Back in LA, days later, Travis and I are walking from the Gold Line up to his house on a hill in Lincoln Heights. Every yard on the street he lives on is fenced in and contains between 2-4 dogs. These dogs are never walked, vary widely in size and do nothing but run in their yards and bark. The first day I arrived and woke up at Travis’, the first living animal I saw was the chihuahua across the street vigorously humping the terrier across the street. Choral waves of barking follow the passage of anything human or mechanical up or down the street. Acoustically, it is close, for me, to hell. Tonight, however, the dogs are quiet. “Cop killer,” we confide to each other, awed by the night’s silence. Almost immediately, a slow moving police car cruises by, checking us out with its search light. Neither of us match the profile of Christopher Dorner: Travis is a six-foot-something white beanpole and I am a less tall half-Asian person wearing a large backpack with huge glasses. Neither of us is an ex-reservist, neither of us seems interested in killing cops. The cops drive off but then circle back a minute later, just to make sure that we haven’t somehow merged Voltron-style into a cop-killing ex-reservist.

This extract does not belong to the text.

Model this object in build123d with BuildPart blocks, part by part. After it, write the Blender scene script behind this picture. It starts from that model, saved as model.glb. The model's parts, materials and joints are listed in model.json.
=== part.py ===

Later that week, the entire saga came to an end. Dorner was killed in a fire started by incendiary smoke grenades lobbed into the mountain cabin that he was hiding out in. He shot at and killed some more police before the fire got him. This was, more or less, how we all expected this to end. Watching CNN’s coverage of the minute details of one of Dorner’s police victims’ funerals in a Vietnamese restaurant, Travis and I try and make sense of a military ritual where a horse is led around with a pair of boots lodged backwards in the stirrups. It looks like someone had been riding a horse backwards and then vanished, leaving their boots behind. Neither of us can hear the CNN anchors explaining this over the din of noodles and slurping that fill the air. Everything from the emergence of a disgruntled ex-cop on a killing spree to the excessive reaction of the police once threatened and the inevitable Waco-like showdown felt grimly pre-recorded. But no one told us about the boot-thing that would happen at the end.